=== Information given ===
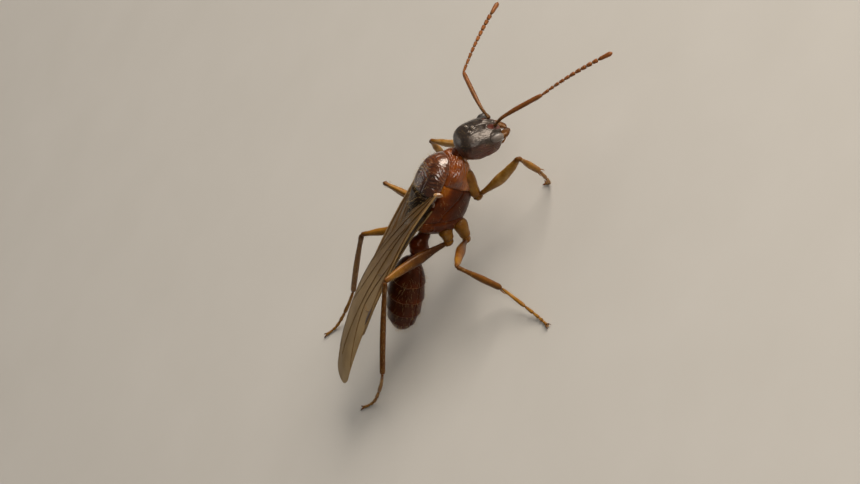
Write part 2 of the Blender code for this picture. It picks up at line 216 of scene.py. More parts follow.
# The back is the smoothest plate: a thick clear layer over brown, which mirrors a lamp as varnish does.
back_cuticle = cuticle(
    "dark glossy back cuticle", [(0.0, "140d05"), (0.4, "341504"), (0.75, "63300b"), (1.0, "945315")],
    roughness=0.3, coat=1.0, coat_roughness=0.19, coat_ior=1.75, shine=0.3, gleam="ffe8d0",
    depth_lit=0.1, rib_mm=0.15, rib_um=4.0)
# Its rear end is rougher, so it stays dark where the front of the back gleams.
rear_cuticle = cuticle(
    "dark satin rear back cuticle", [(0.0, "181005"), (0.4, "341807"), (0.75, "5c2f0d"), (1.0, "8a5018")],
    roughness=0.4, coat=0.3, coat_roughness=0.2, shine=0.2, gleam="dca878", depth_lit=0.1,
    rib_mm=0.15, rib_um=4.0)
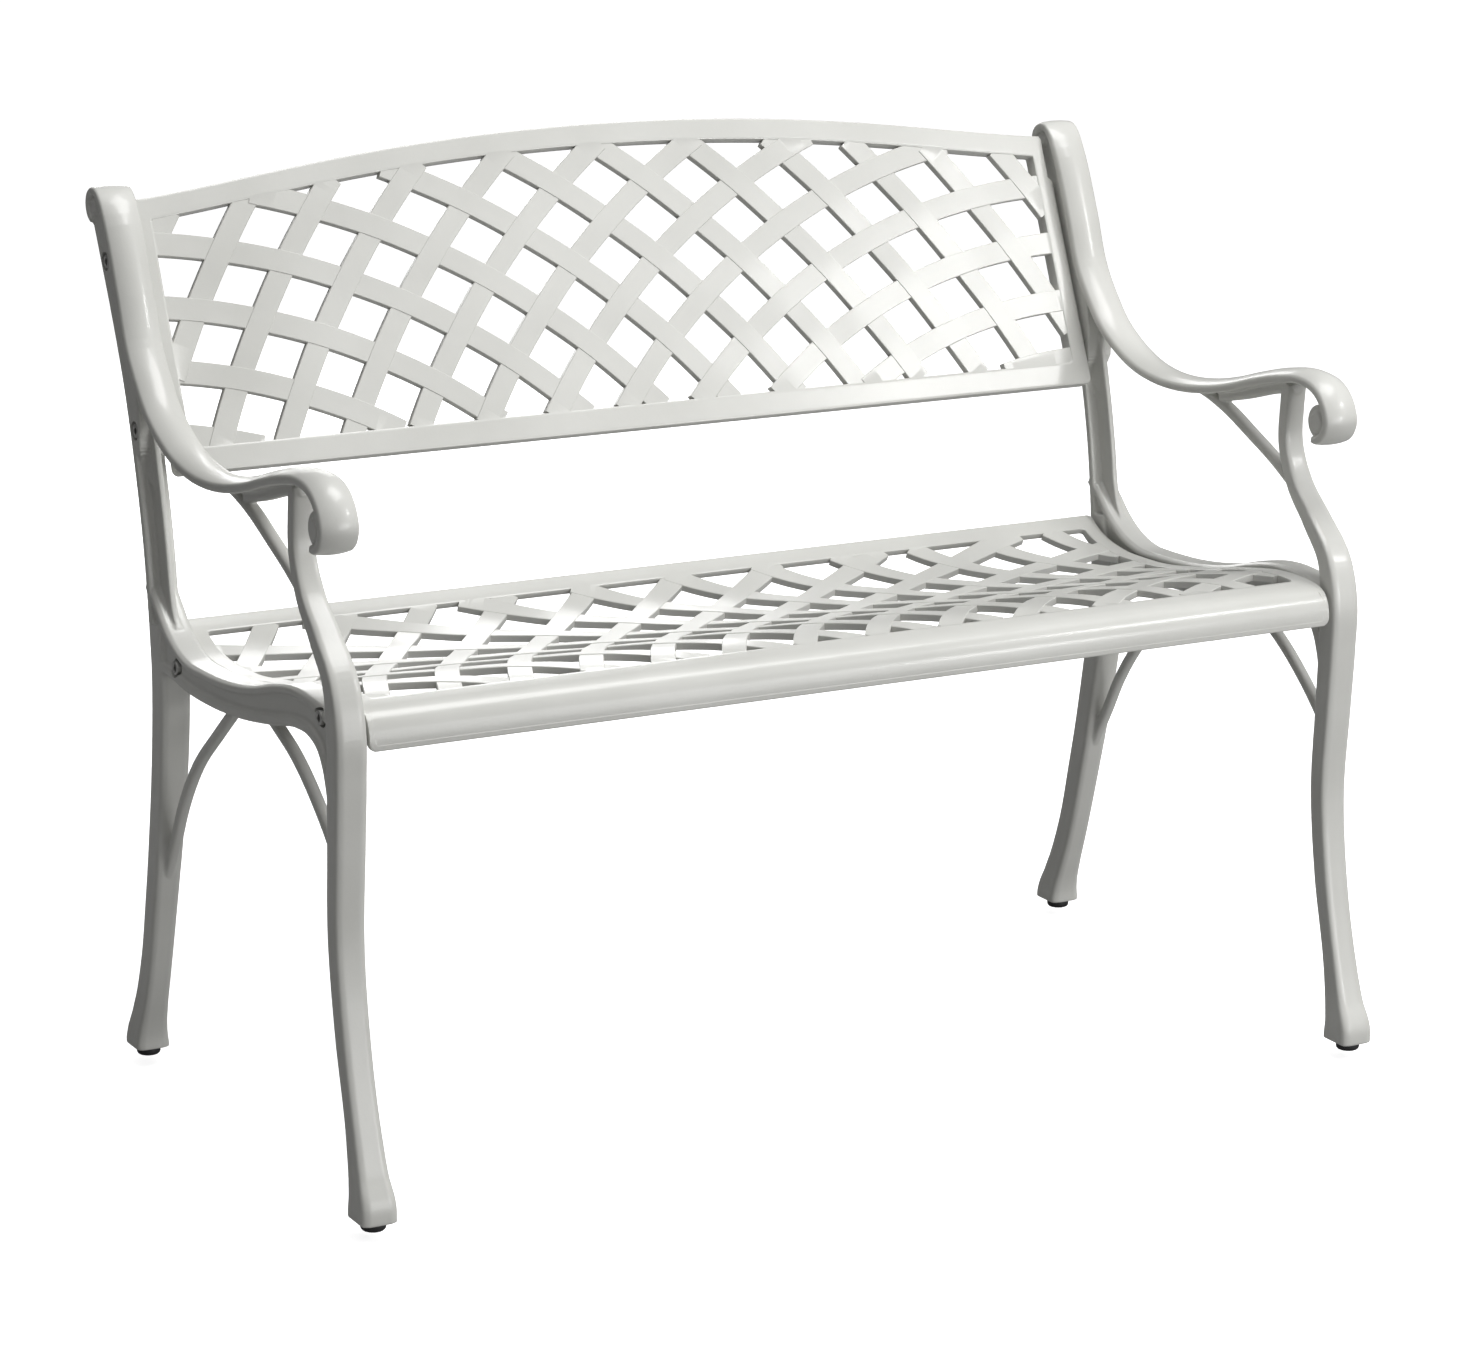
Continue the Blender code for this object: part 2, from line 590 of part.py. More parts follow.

=== Set exercise ===
Emit the full listing verbatim.

=== Result of the exercise ===
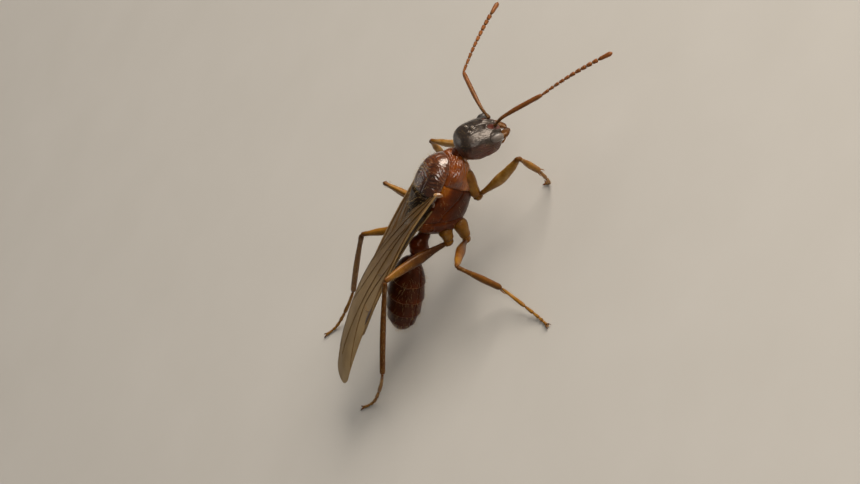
Write part 2 of the Blender code for this picture. It picks up at line 216 of scene.py. More parts follow.
# The back is the smoothest plate: a thick clear layer over brown, which mirrors a lamp as varnish does.
back_cuticle = cuticle(
    "dark glossy back cuticle", [(0.0, "140d05"), (0.4, "341504"), (0.75, "63300b"), (1.0, "945315")],
    roughness=0.3, coat=1.0, coat_roughness=0.19, coat_ior=1.75, shine=0.3, gleam="ffe8d0",
    depth_lit=0.1, rib_mm=0.15, rib_um=4.0)
# Its rear end is rougher, so it stays dark where the front of the back gleams.
rear_cuticle = cuticle(
    "dark satin rear back cuticle", [(0.0, "181005"), (0.4, "341807"), (0.75, "5c2f0d"), (1.0, "8a5018")],
    roughness=0.4, coat=0.3, coat_roughness=0.2, shine=0.2, gleam="dca878", depth_lit=0.1,
    rib_mm=0.15, rib_um=4.0)
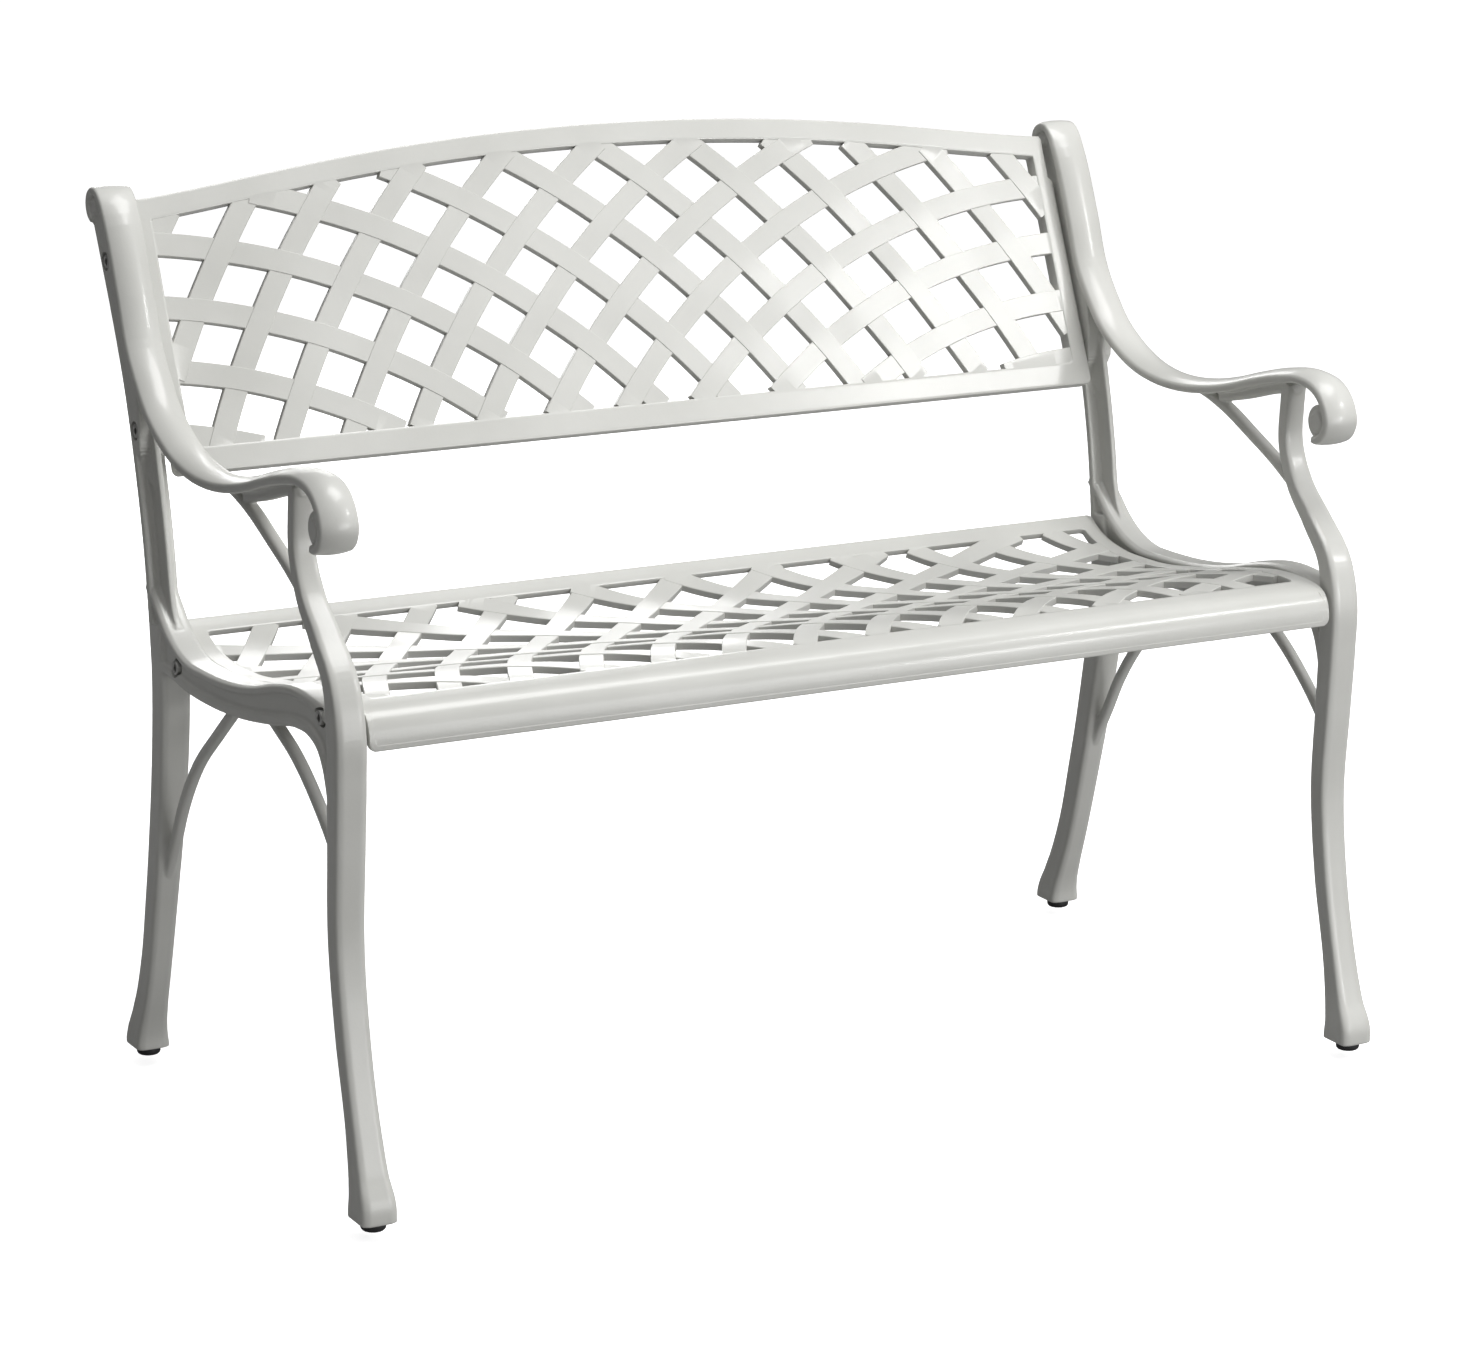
Continue the Blender code for this object: part 2, from line 590 of part.py. More parts follow.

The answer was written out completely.